The real treasure is under /proc/<PID>/, one directory per running process. Here /proc stops being a generic status board and turns into a way to reconstruct concrete behavior: which binary is running, with which arguments, in which environment, and with which resources open.

![Inside /proc/](/assets/2026/proc-pid-anatomy.svg)

A practical, process-centric triage usually revolves around a handful of entries.

Executable identity and provenance

/proc/<PID>/exe is a symlink to the executable mapped as the process image, and it is usually the quickest answer to “what is really running here”. Names can mislead, both by accident (wrappers, launchers) and by design (masquerading).

/proc/<PID>/cmdline shows the arguments (null-separated), and it is great for reconstructing how something was launched and which flags may change its behavior. In the wild it is often how you spot odd patterns, like interpreters with inline payloads or binaries running from directories that should never host executables, the kind of detail highlighted in Fernandovillalba’s writeup.

Environment variables as configuration and leakage

/proc/<PID>/environ reads like a configuration snapshot. It often carries hints about deployment context (service manager, container, CI) and, sometimes, secrets that should not be there, because plenty of apps still take credentials from environment variables, a risk the kernel docs quietly remind us of.

From a defensive angle, env vars help for two reasons. They explain behavior that otherwise looks weird (proxy configs, debug flags, library path overrides), and they expose abuse, because variables like LD_PRELOAD or custom library paths can hijack execution flow.

Open file descriptors and “what this process touches”

/proc/<PID>/fd/ is a directory of symlinks, one per open file descriptor, resolving to everything the process has open, from files to pipes to sockets. If you need to know which process is writing to a file or why a log keeps getting truncated, fd/ is usually the fastest clue, as shown in Fernandovillalba’s examples.

The key is that file descriptors are live handles to resources. Spotting a suspicious binary is one thing; seeing it also holds an outbound socket and a credential file makes it a story you can act on, which is why the kernel reference treats fd/ as first-class evidence.

Memory insights without a full memory dump

It is tempting to think memory forensics always means a full RAM dump, but /proc already offers a lot of memory metadata you can use right away. Host-level views like /proc/meminfo give you the pressure snapshot (swapping, thrashing, sustained load).

At the process level, files like /proc/<PID>/maps and /proc/<PID>/smaps describe mappings, permissions, and per-region stats. Those details help flag oddities such as unexpected executable mappings or writable-and-executable regions.

There is a pragmatic angle too. When a server is unstable or starved for memory, correlating host pressure with specific processes and their mappings shrinks the “what is happening” phase.

Turning /proc into structured evidence with an artifact parser

Reading /proc by hand is fine when the box has ten PIDs and one question. With hundreds of processes, containers, and short-lived jobs, manual browsing gets messy.

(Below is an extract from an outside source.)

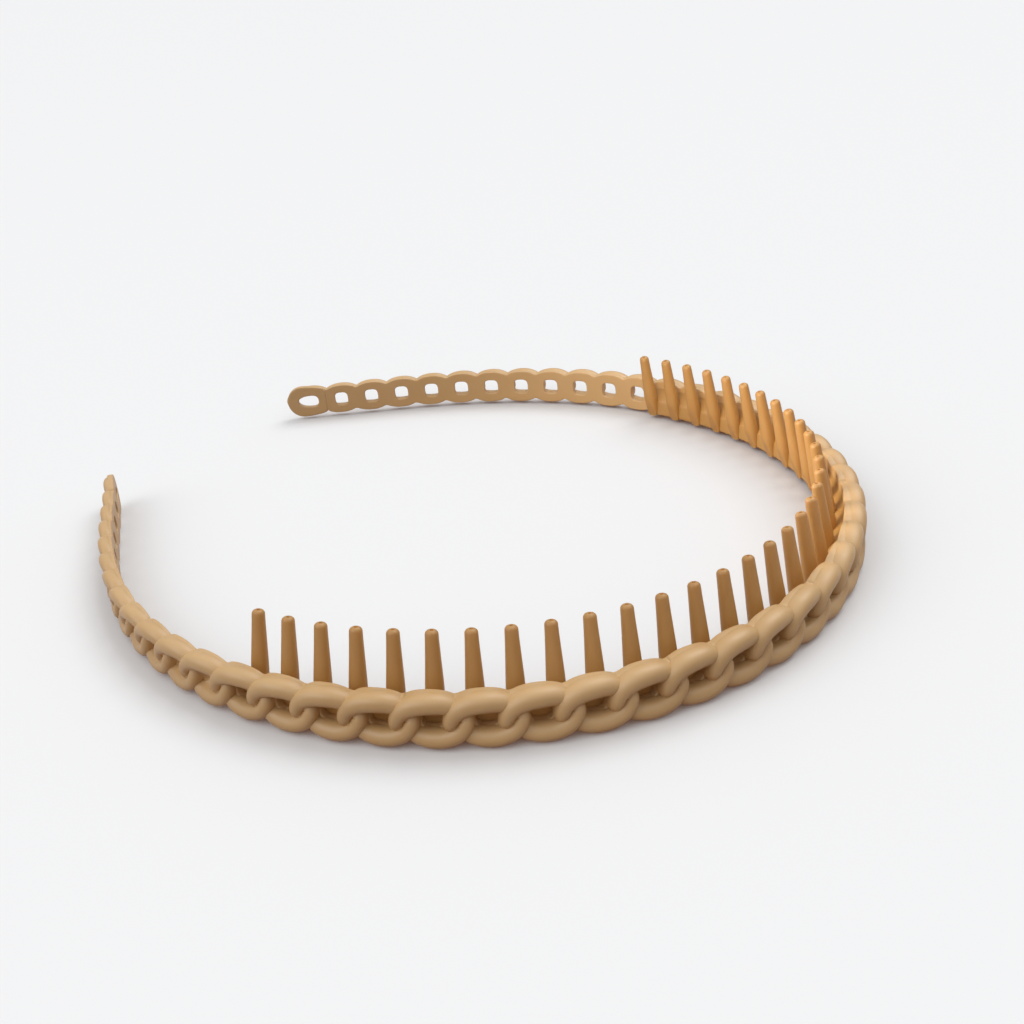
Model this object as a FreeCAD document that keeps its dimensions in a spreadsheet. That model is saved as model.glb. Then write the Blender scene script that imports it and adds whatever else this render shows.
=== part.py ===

A dedicated artifact parser helps here: it ingests collected /proc data, normalizes it, and turns it into a dataset you can sift. One option is Linux Artifact Parser (LAP), which you can find on SourceForge if you want to evaluate it.

LAP is GUI-focused and includes a module for the /proc virtual filesystem. The module does not invent new facts; it correlates what /proc already exposes and does it at scale across all captured processes.

Workflow: collect /proc and analyze with LAP

Where it really helps, at least in my experience, is the boring part of incident work: reducing the time you spend navigating and the number of times you have to repeat the same checks.

For example, instead of jumping between /proc/<PID>/cmdline, /proc/<PID>/fd/, /proc/<PID>/environ, and /proc/net/* for a dozen different processes, you can start from a process table and work your way down. That changes the flow of the analysis.

Typical things I look for when I have a /proc dataset loaded into a tool like LAP:

  • Processes with odd provenance (unexpected path, deleted executable, strange parent/child relationships).
  • Command lines that explain behavior (inline scripts, suspicious flags, LOLBAS-style abuse on Linux).
  • Environment variables that should not exist in production (proxy overrides, LD_PRELOAD, credentials in cleartext).
  • Open file descriptors that connect the dots (an outbound socket plus access to sensitive files, or a process that keeps a log file open while it is being truncated).

One practical tip: if you plan to use LAP (or any other parser), treat collection as a first-class step. In a real incident, /proc changes while you are looking at it. A process can exit, a socket can close, a helper can run and disappear. If you capture too late, you end up doing analysis on a world that no longer exists.

In practical terms, a /proc-aware parser tends to produce a process table that includes, at minimum:

  • PID and identity fields (executable path, command line).
  • Memory summaries derived from per-process status and mapping data.
  • Lists of open file descriptors with resolved paths and sockets that can be correlated with /proc/net/*.
  • Environment variables, so analysts can read runtime configuration and spot suspicious overrides.

This structure makes the workflow feel like analysis rather than exploration. Instead of wondering “what next”, you filter for anomalies, pivot across artifacts, and validate hypotheses quickly.

Two details matter a lot for reliability.

First, completeness of collection. If acquisition misses per-process files like fd/, environ, or the metadata that identifies the executable and command line, the output will be partial and potentially misleading. Second, timing. /proc is a moving target, so collect early and deliberately, especially when malware might spawn short-lived helpers or flip network state quickly.

A useful mental model: /proc is the live, high-resolution layer. Logs and persistent artifacts give you the story over time; /proc shows what is true right now, and a good parser helps capture and correlate that truth before it evaporates.